▼▼▼

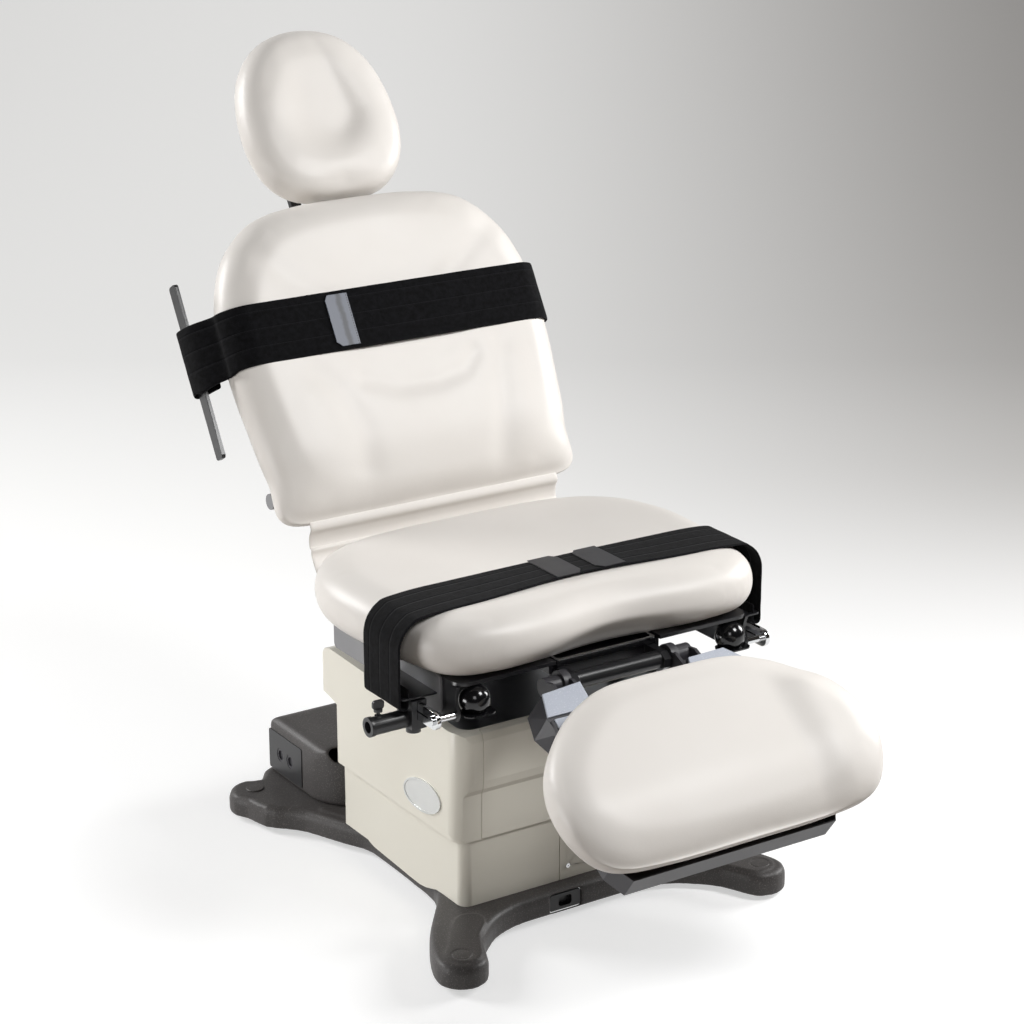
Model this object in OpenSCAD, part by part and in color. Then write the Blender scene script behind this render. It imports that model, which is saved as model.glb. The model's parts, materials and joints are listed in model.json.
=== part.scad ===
// Powered procedure chair: X-shaped base, telescoping lift, seat, reclining back,
// adjustable headrest and folding foot section. Millimetres, +Z up, front towards -Y.

/* [Base] */
// Height of the moulded base cover's top
base_top = 50; // [46:1:58]
// Wall of the base cover
base_wall = 5; // [3:1:8]
// Front foot centre, sideways from the middle
front_foot_x = 301; // [290:1:312]
// Front foot centre, forward of the middle
front_foot_y = 371; // [365:1:385]
// Rear foot centre, sideways from the middle
rear_foot_x = 279; // [270:1:288]
// Rear foot centre, behind the middle
rear_foot_y = 373; // [368:1:385]
// Radius of a leg's round tip
foot_r = 44; // [42:1:48]
// Height of a rubber levelling pad
pad_h = 12; // [9:1:14]
// Radius of a levelling pad
pad_r = 24; // [18:1:28]
// Height of the electronics housing's top
hump_top = 155; // [140:1:170]
// Half width of the electronics housing
hump_x = 213; // [200:1:220]

/* [Shrouds and lift] */
// Half width of the upper shroud
shroud_x = 225; // [222:1:230]
// Front face of the upper shroud, forward of the middle
shroud_front = 247; // [242:1:252]
// Rear face of the upper shroud's lower part
shroud_rear = 165; // [160:1:168]
// Bottom edge of the upper shroud at rest
shroud_bottom = 170; // [160:1:185]
// Top edge of the upper shroud
shroud_top = 372; // [366:1:378]
// Wall of the moulded shrouds
shroud_wall = 3.5; // [2.5:0.5:4]
// Sideways step from the upper shroud to the lower one
shroud_step = 11; // [10:1:13]
// Running gap between telescoping shrouds
shroud_gap = 2; // [1:0.5:3]
// Half side of the outer square lift column
column_half = 75; // [68:1:82]
// Wall of each lift column stage
column_wall = 6; // [4:0.5:8]

/* [Seat] */
// Underside of the seat upholstery
seat_bottom = 503; // [500:1:506]
// Thickness of the seat upholstery
seat_t = 95; // [85:1:105]
// Thickness of the seat's plywood board
board_t = 6; // [5:1:8]
// Half width of the seat frame
frame_x = 286; // [280:1:290]
// Thickness of the seat frame's plates
frame_t = 6; // [4:1:8]
// Bottom edge of the seat frame's side webs
frame_bottom = 438; // [432:1:444]
// Height of the tilt axis
tilt_z = 440; // [436:1:446]
// Tilt axis, behind the middle
tilt_y = 110; // [100:1:115]
// Radius of the tilt shaft
tilt_shaft_r = 10; // [8:1:14]

/* [Back and head] */
// Lean of the back from the vertical
back_lean = 31; // [29:1:33]
// Thickness of the back upholstery
back_t = 96; // [88:1:104]
// Thickness of the back's board
back_board_t = 12; // [9:1:14]
// Depth of the back's rear shell
shell_t = 26; // [22:1:28]
// Recline axis, behind the middle
recline_y = 191; // [188:1:194]
// Height of the recline axis
recline_z = 501; // [499:1:503]
// Radius of the recline shaft
recline_shaft_r = 12; // [10:1:14]
// Length of a side bar on the back
bar_len = 315; // [290:5:330]
// Lean of the head cushion from the vertical
head_lean = 33; // [31:1:35]
// Thickness of the head upholstery
head_t = 81; // [74:1:86]
// Width of each of the head post's two bars
post_w = 20; // [16:1:24]

/* [Foot section] */
// Slope of the foot section below the horizontal
foot_slope = 36; // [30:1:40]
// Foot section's axis, forward of the middle
foot_axis_y = 363; // [361:1:366]
// Height of the foot section's axis
foot_axis_z = 473; // [471:1:474]
// Radius of the foot section's hinge tube
hinge_tube_r = 15; // [13:1:15]
// Thickness of the foot upholstery
foot_t = 86; // [80:1:90]
// Height of the foot section's folded tray
tray_h = 43; // [38:1:44]

/* [Accessories] */
// Length of an accessory rail
rail_len = 150; // [140:1:160]
// Height of an accessory rail
rail_h = 30; // [24:1:32]
// Thickness of an accessory rail
rail_t = 8; // [6:1:10]
// Bore radius of the clamp's socket tube
socket_bore_r = 9.6; // [8:0.1:11]
// Outer radius of the clamp's socket tube
socket_r = 15; // [14:0.5:16]
// Width of the body straps
strap_w = 97; // [80:1:105]
// Thickness of the body straps
strap_t = 3.5; // [2.5:0.5:4]

/* [Hidden] */
$fn = 48;
fit = 0.05;
gap = 0.4;
mid_z = seat_bottom + seat_t / 2;
deck_top = seat_bottom;
web_top = deck_top - frame_t;
lower_x = shroud_x - shroud_step;
lower_front = shroud_front - shroud_step;
lower_rear = shroud_rear - shroud_wall - shroud_gap;
lower_top = 290;
seam_x = -22;
panel_x = 180;
carriage_z = 352;
plate_front = shroud_front - shroud_wall - 8;
plate_rear = 164;
frame_front = -342;
frame_rear = 120;
side_rear = 42;
foot_mid_n = 91;
pad_seat_n = foot_mid_n - foot_t / 2;
tray_out_s = 375;
tray_in_s = 120;
tray_x = 215;
arm_in = 106;
arm_out = 182;
arm_top_n = pad_seat_n - board_t - gap;
knuckle_in = 98;
rail_x = frame_x + 33;
rail_z = 449;
rail_front = -346;
rod_in = 15;
board_n = back_t / 2;
arm_n = board_n + back_board_t;
back_y = 198;
back_z = 610;
recline_s = (recline_y - back_y) * sin(back_lean) + (recline_z - back_z) * cos(back_lean);
recline_n = (recline_z - back_z) * sin(back_lean) - (recline_y - back_y) * cos(back_lean);
bar_left = 349;
bar_right = 319;
bar_low_s = 144;
head_y = 579;
head_z = 1205;
post_n = arm_n + shell_t + 8;
post_t = 12;
post_in = 40;
head_axis_s = 690;
cup_x = 251;
stirrup_z = 472;
stirrup_bar = 20;
pan_bottom = foot_axis_z + hinge_tube_r + 1.5;
pan_x = 96;
pan_h = 10.5;
pan_front = -336;
clamp_y = -263;
socket_z = 431;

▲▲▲

## What the task requires
Set down the lines above as they stand, starting with the first line and ending with the line that contains "hump_x = 213; // [200:1:220]".

## Correct result
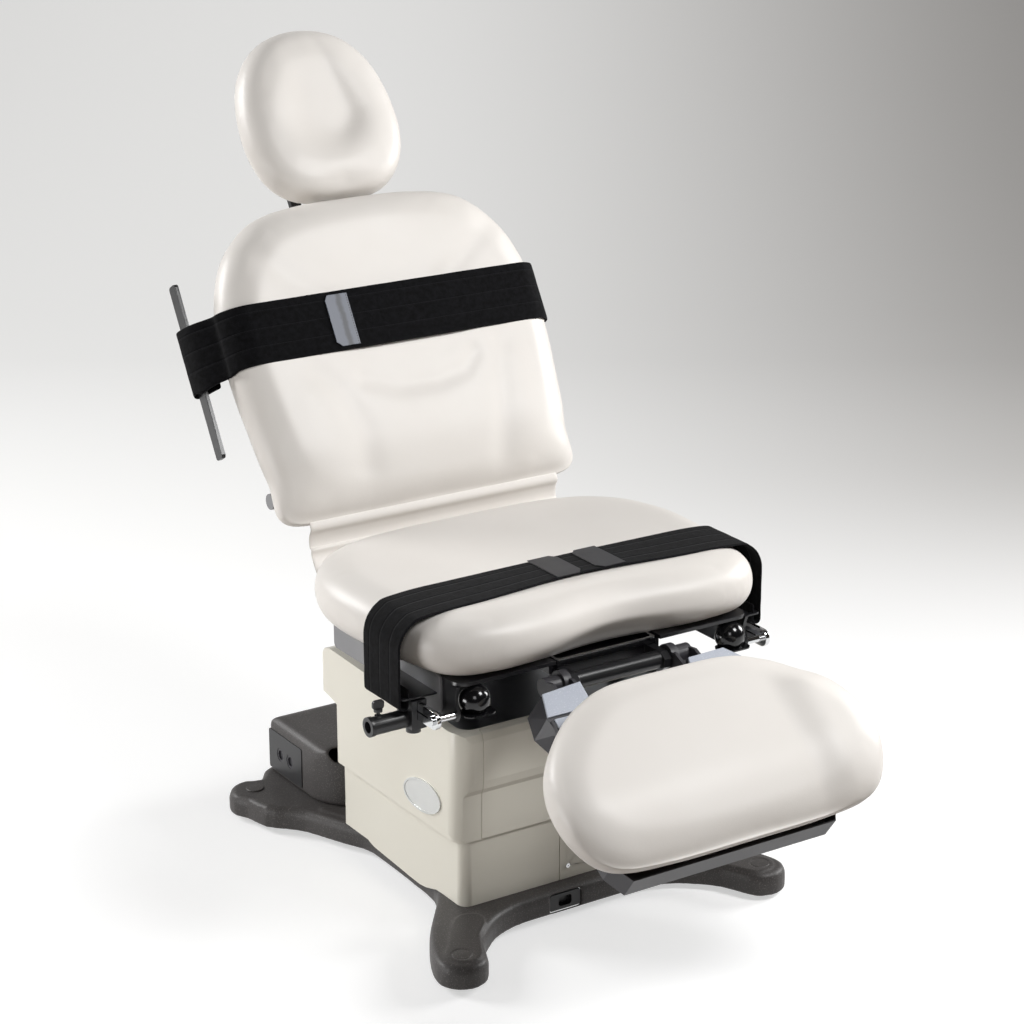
Model this object in OpenSCAD, part by part and in color. Then write the Blender scene script behind this render. It imports that model, which is saved as model.glb. The model's parts, materials and joints are listed in model.json.
=== part.scad ===
// Powered procedure chair: X-shaped base, telescoping lift, seat, reclining back,
// adjustable headrest and folding foot section. Millimetres, +Z up, front towards -Y.

/* [Base] */
// Height of the moulded base cover's top
base_top = 50; // [46:1:58]
// Wall of the base cover
base_wall = 5; // [3:1:8]
// Front foot centre, sideways from the middle
front_foot_x = 301; // [290:1:312]
// Front foot centre, forward of the middle
front_foot_y = 371; // [365:1:385]
// Rear foot centre, sideways from the middle
rear_foot_x = 279; // [270:1:288]
// Rear foot centre, behind the middle
rear_foot_y = 373; // [368:1:385]
// Radius of a leg's round tip
foot_r = 44; // [42:1:48]
// Height of a rubber levelling pad
pad_h = 12; // [9:1:14]
// Radius of a levelling pad
pad_r = 24; // [18:1:28]
// Height of the electronics housing's top
hump_top = 155; // [140:1:170]
// Half width of the electronics housing
hump_x = 213; // [200:1:220]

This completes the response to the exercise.